• Job:
Please copy the lines below exactly, from the first one through the line showing "(0.16, 540, 26, 0.004, -1.2)]".

• Raw data:
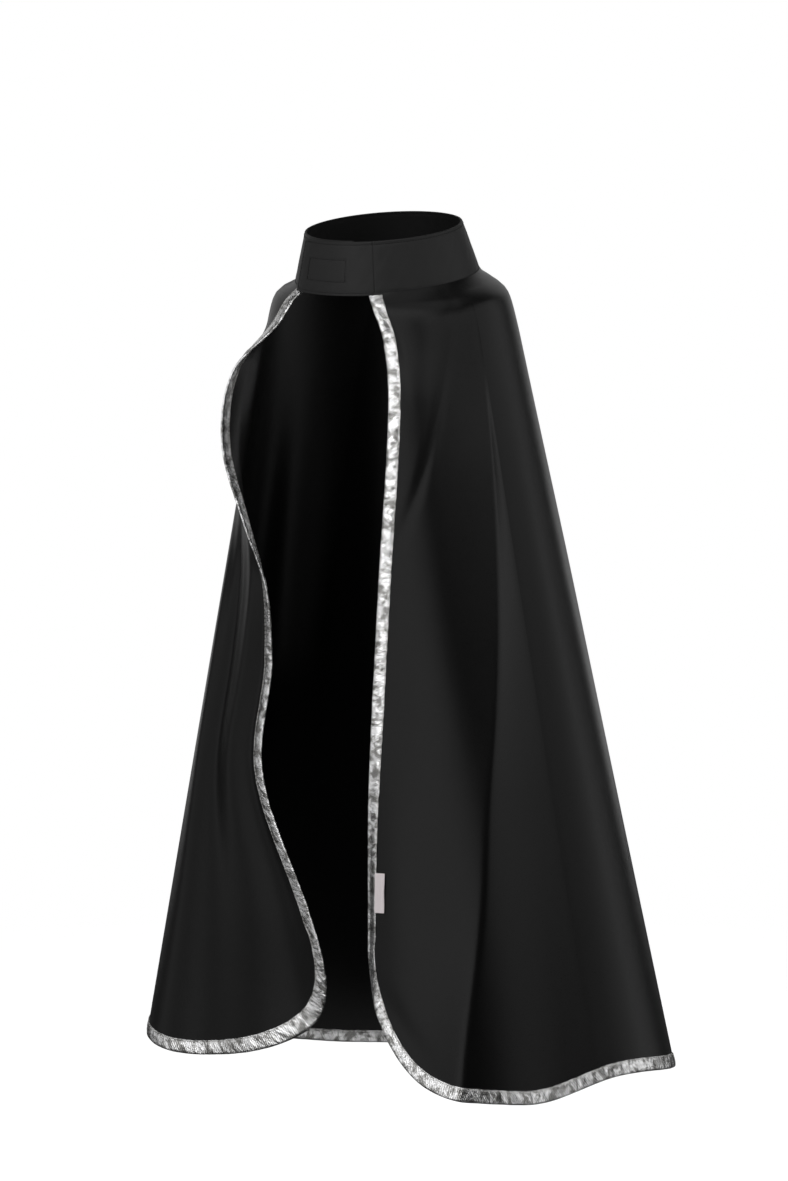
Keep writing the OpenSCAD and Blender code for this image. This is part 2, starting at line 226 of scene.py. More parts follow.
def crest(f, peak):
    """A fold's height over a front's width: a slow rise to its crest and a quicker fall."""
    rise = (np.maximum(f, 0) / peak) ** 2.5
    fall = (np.maximum(0, 1 - f) / np.maximum(0.01, 1 - peak)) ** 1.5
    return (rise + fall - np.sqrt((rise - fall) ** 2 + 0.015)) / 2


def plain(part, s, drop):
    """The part's own cloth: s is a share of a front's width, or an angle."""
    s, drop = np.broadcast_arrays(np.asarray(s, float), np.asarray(drop, float))
    if part == ROUND:
        return cone(signed(s), drop)
    pull = 1 - smooth(s / EDGE_PULL[part])
    at = drop / CAPE_LENGTH
    shift = np.stack([curve(EDGE_TABLE[part], 1, at), curve(EDGE_TABLE[part], 2, at),
                      np.zeros_like(at)], -1)
    p = cone(front_angle(part, s, drop), drop) + pull[..., None] * shift
    if part == RIGHT:
        curl = curve(RIGHT_CURL, 1, at) * np.maximum(0, 1 - s / CURL_SHARE) ** 2
        p = p + curl[..., None] * CURL_WAY
    else:
        fold = curve(LEFT_FOLD, 1, at) * crest(s, curve(LEFT_FOLD, 2, at))
        p = p + fold[..., None] * FOLD_WAY
    return p


def unit(v):
    return v / np.maximum(np.linalg.norm(v, axis=-1, keepdims=True), 1e-9)


def outward(surface, part, s, drop):
    """The surface's unit normal, away from the wearer."""
    ds = 0.5 if part == ROUND else part * 0.01
    p = surface(part, s, drop)
    along = surface(part, s + ds, drop) - p
    down = surface(part, s, drop + 1) - p
    return unit(np.cross(down, along))


# The right front's hanging folds: (share of the width at drops 200 and 560, half width of
# the fold as a share, height in mm)
RIGHT_FOLDS = [(0.50, 0.475, 0.05, 2.2), (0.36, 0.37, 0.05, -3.0), (0.21, 0.26, 0.055, 2.6),
               (0.10, 0.13, 0.045, -2.2)]
# Small creases on the left front: (share, drop, length, slope as share per mm, mm)
LEFT_CREASES = [(0.08, 30, 34, 0.002, -1.3), (0.43, 107, 75, -0.004, -1.5),
                (0.16, 540, 26, 0.004, -1.2)]


def relief(part, s, drop):
    """How far the hanging folds stand out of the plain cloth."""
    s, drop = np.broadcast_arrays(np.asarray(s, float), np.asarray(drop, float))
    if part == ROUND:
        inside = smooth((s - SIDE_ANGLE) / 14) * smooth((360 - SIDE_ANGLE - s) / 14)
        fade = smooth((drop - 60) / 200)
        return inside * fade * (0.9 * np.sin(np.radians(s * 13 + 0.03 * drop))
                                + 0.5 * np.sin(np.radians(s * 21 + 80)))
    ends = smooth(s / 0.06) * smooth((1 - s) / 0.08)
    out = np.zeros_like(s)
    if part == RIGHT:
        t = (drop - 200) / 360
        for high, low, half, mm in RIGHT_FOLDS:
            out = out + mm * hump(s, lerp(high, low, t), half * (0.8 + 0.4 * np.clip(t, 0, 1)))
        out = out * smooth((drop - 110) / 170)
    else:
        for share, at, length, slope, mm in LEFT_CREASES:
            out = out + mm * hump(s - slope * (drop - at), share, 0.06) * hump(drop, at, length)
        out = out + 9 * hump(s, 0.15, 0.22) * smooth((drop - 300) / 180)
    return out * ends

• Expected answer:
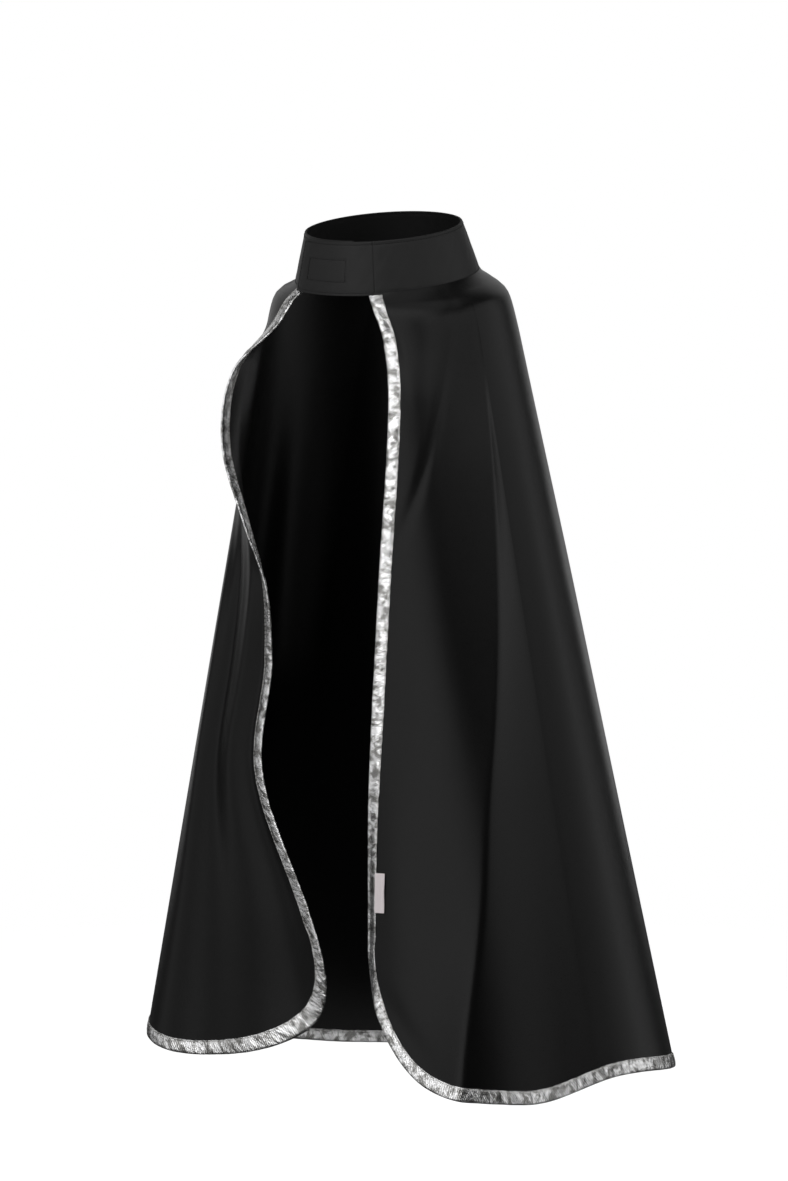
Keep writing the OpenSCAD and Blender code for this image. This is part 2, starting at line 226 of scene.py. More parts follow.
def crest(f, peak):
    """A fold's height over a front's width: a slow rise to its crest and a quicker fall."""
    rise = (np.maximum(f, 0) / peak) ** 2.5
    fall = (np.maximum(0, 1 - f) / np.maximum(0.01, 1 - peak)) ** 1.5
    return (rise + fall - np.sqrt((rise - fall) ** 2 + 0.015)) / 2


def plain(part, s, drop):
    """The part's own cloth: s is a share of a front's width, or an angle."""
    s, drop = np.broadcast_arrays(np.asarray(s, float), np.asarray(drop, float))
    if part == ROUND:
        return cone(signed(s), drop)
    pull = 1 - smooth(s / EDGE_PULL[part])
    at = drop / CAPE_LENGTH
    shift = np.stack([curve(EDGE_TABLE[part], 1, at), curve(EDGE_TABLE[part], 2, at),
                      np.zeros_like(at)], -1)
    p = cone(front_angle(part, s, drop), drop) + pull[..., None] * shift
    if part == RIGHT:
        curl = curve(RIGHT_CURL, 1, at) * np.maximum(0, 1 - s / CURL_SHARE) ** 2
        p = p + curl[..., None] * CURL_WAY
    else:
        fold = curve(LEFT_FOLD, 1, at) * crest(s, curve(LEFT_FOLD, 2, at))
        p = p + fold[..., None] * FOLD_WAY
    return p


def unit(v):
    return v / np.maximum(np.linalg.norm(v, axis=-1, keepdims=True), 1e-9)


def outward(surface, part, s, drop):
    """The surface's unit normal, away from the wearer."""
    ds = 0.5 if part == ROUND else part * 0.01
    p = surface(part, s, drop)
    along = surface(part, s + ds, drop) - p
    down = surface(part, s, drop + 1) - p
    return unit(np.cross(down, along))


# The right front's hanging folds: (share of the width at drops 200 and 560, half width of
# the fold as a share, height in mm)
RIGHT_FOLDS = [(0.50, 0.475, 0.05, 2.2), (0.36, 0.37, 0.05, -3.0), (0.21, 0.26, 0.055, 2.6),
               (0.10, 0.13, 0.045, -2.2)]
# Small creases on the left front: (share, drop, length, slope as share per mm, mm)
LEFT_CREASES = [(0.08, 30, 34, 0.002, -1.3), (0.43, 107, 75, -0.004, -1.5),
                (0.16, 540, 26, 0.004, -1.2)]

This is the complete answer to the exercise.